今回書き記しておきたいことは以上なのだけど、どうしてこの年の災害に注目するのかもう一度まとめておこう。
八木の伝承に出てくる蛇落地(じゃらくじ)について、陰徳太平記の大蛇伝説の天文元年、あるいはその前の土石流と関連付けるのは現時点では難しいと書いてきた。その理由を書いておくと、
○元和5年(1619)に八木の地に浄楽寺が開基していて、その後、字上楽寺(1762)そして上楽地へと変わっていく過程に地名としての蛇落地が入り込むのは難しいと考えられる。
○陰徳太平記にはそのものズバリの地名であるはずの蛇落地の記述はなく、執筆者の先祖の香川氏が関ヶ原後に広島を離れてから浄楽寺開基までの十年余りの間に蛇落地が存在した可能性も低そうだ。
○八木の伝承の蛇落地には災害地名として忌み嫌うイメージは入っていなくて、蛇王池のまわりの集落として人が住み続けている。
○蛇の属性は水であり、風水が重視された戦国時代に土石流を蛇を考えたかどうか。また、ヤマタノオロチやアンドロメダのお話では定期的ないけにえ、というところから河川氾濫が神格化されたと考えられた。蛇はまず水害と考えるのが普通で、蛇抜けのような表現はあるが蛇伝説と土石流との関連は慎重に探っていかなければならない。
○太古ならともかく、江戸時代初期に百年前の災害を魔物に変換して記述できるものだろうか。そうした場合、伝承に別の要素が入っていそうなものだが、陰徳太平記の記述を否定する要素を伝承に見出すのは難しい。
○蛇落地というネーミングが中世ぽくなくて、やはり浄楽寺が先にあったと考える方が自然である。(なお、蛇楽地(じゃらくじ)、上楽地(じょうらくじ)、蛇王池(じゃおうじ)など、地も池も「じ」が地元の古い読み方のようだ。)ただし、蛇落池、最初は池を指す言葉だった可能性は残っている。

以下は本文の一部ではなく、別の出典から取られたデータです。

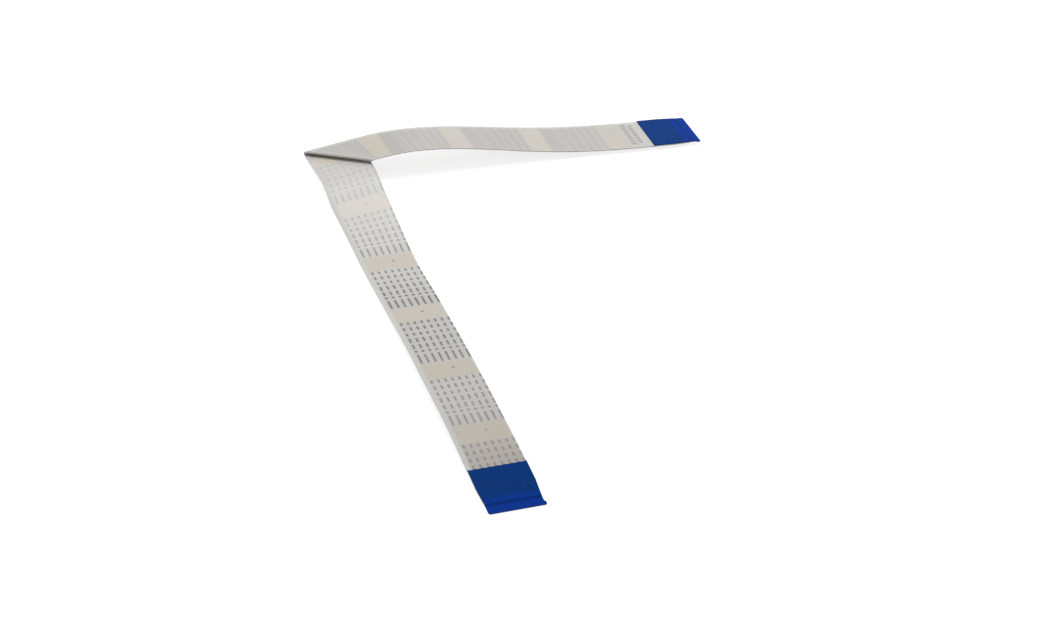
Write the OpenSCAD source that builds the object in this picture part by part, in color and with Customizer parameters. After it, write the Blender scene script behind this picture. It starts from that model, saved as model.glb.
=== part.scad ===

以上のような理由から、蛇落地は上楽地よりも後に出てきたと考える方が合理的だと思う。そして、「佐東町史」にある、阿武山山頂から麓に降ろされた観音様の名前が「蛇落地観世音菩薩」であることから、「蛇落地」はこの観音様と関係が深いネーミングではないかとも考えられる。そう考えると、弘化四年に観音様が麓に降ろされた時に上楽地をもじって、また大蛇伝説をふまえて蛇落地と名付けられたのかもしれない。観音様が降り立つ山を補陀落という。中世の人々は阿武山の山頂を補陀落と考え、そこに観音様の姿を見たと思われる。山頂が補陀落で降ろした先が蛇落地というネーミングだった可能性もある。現時点では、天文元年よりも弘化四年の方が有力と私は考えている。
ただ、ここで一つ大きな疑問がある。山頂で信仰されてきた観音様をどうして麓に降ろしたのだろうか。邪推すれば、蛇落地はいらん事をしたという皮肉をこめたネーミングのようにも思える。弘化四年に何があったのか。可能性の一つとしては災害だろうか。そういう観点から今回の弘化二年の件を頭に入れておきたい。別に土石流を探す必要はなく、観音様が地上に降ろされたというだけで上記のネーミングは成立するとは思うのだけど、この理由は気になるところだ。冷静に調べていくと、土石流とはすぐには結び付かない。しかし私は、四年前の災害直後に、阿武山の谷筋に土砂がたまって、蛇が落ちてくるという蛇落地そのままの光景を見た。それは実際にこの目で見たものであるから、土石流の三文字をそう簡単に心の中から消すことはできない。